To the educational establishment – superintendents, school boards, policymakers clinging to the old ways – consider this your notice. The world is changing. Clinging to 20th-century metrics and compliance culture is a dead end. If you continue to double down on high-stakes tests, top-down mandates, and minimal trust in your own educators, you will oversee the exodus of the very families you exist to serve. The “accountability” you fear losing is already gone – you lost it the moment your focus on control eclipsed your focus on children. True accountability in education comes from responsiveness to students and parents, not from bureaucratic reports. Models like CIA are proving that when schools are responsive – when they listen to student voice, adapt to individual needs, and inspire through creativity – they can achieve outcomes traditional schools only dream of. This isn’t a future to resist; it’s one to embrace. Imagine schools where teachers have the freedom to be creative and students are excited to learn – not just in a handful of microschools, but in every neighborhood, for every child. That vision can only become reality if today’s leaders have the courage to rethink deeply entrenched practices.

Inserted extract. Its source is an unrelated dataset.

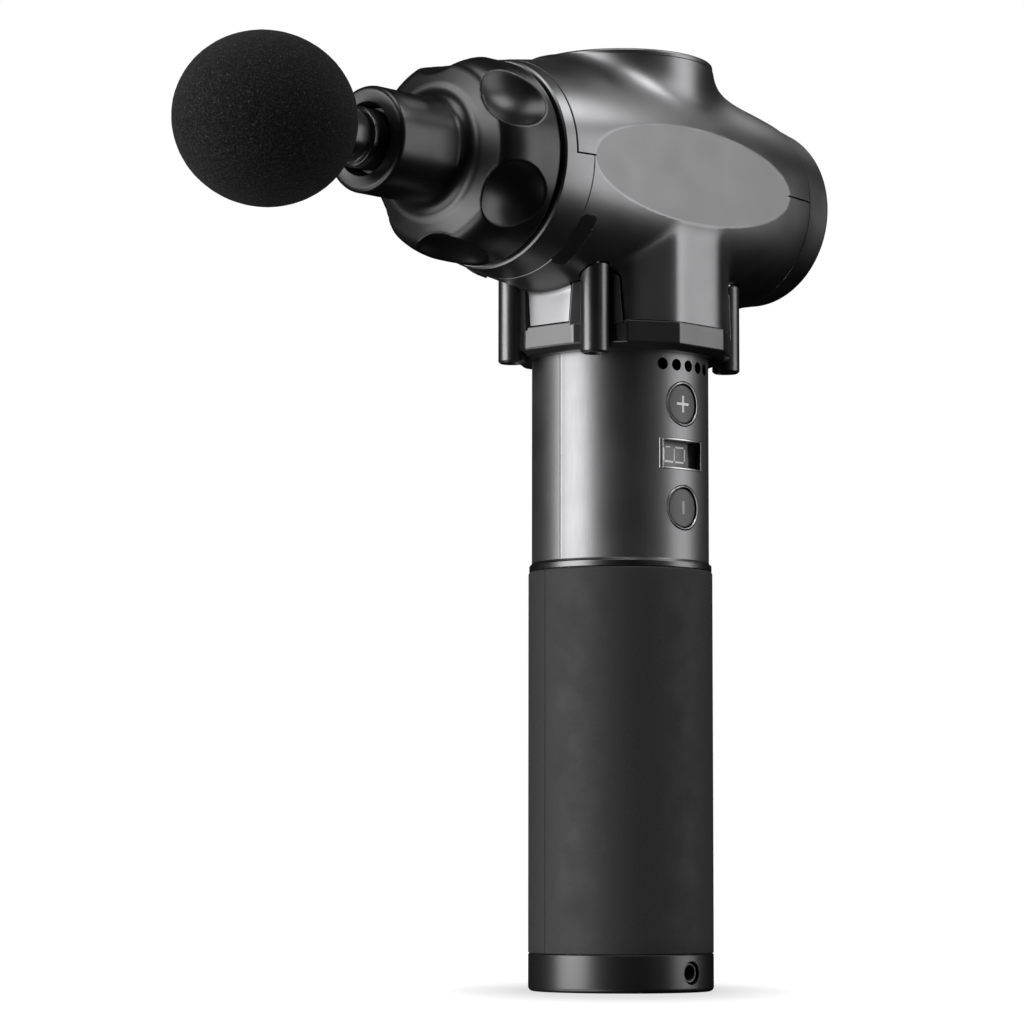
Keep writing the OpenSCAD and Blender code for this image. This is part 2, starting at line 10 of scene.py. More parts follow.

The gauntlet has been thrown. Parents are already moving, innovating, refusing to wait. Forward-thinking educators are already building “education à la carte” offerings that make the old 8am-3pm, test-every-Friday model look like a relic. As one Florida pioneer said, when she finally left the traditional system to start her own learning center, families showed up in droves saying, “Oh my God, we need this!”. They didn’t need another test or textbook – they needed a new paradigm. So, to every parent, teacher, and leader reading this: be curious, be courageous, be willing to rewrite the rules. Our children’s future will be shaped by the choices we make today. It’s time to choose curiosity over compliance, students over statistics, and empowerment over micromanagement. The revolution in education has begun – and it’s one we can all be part of.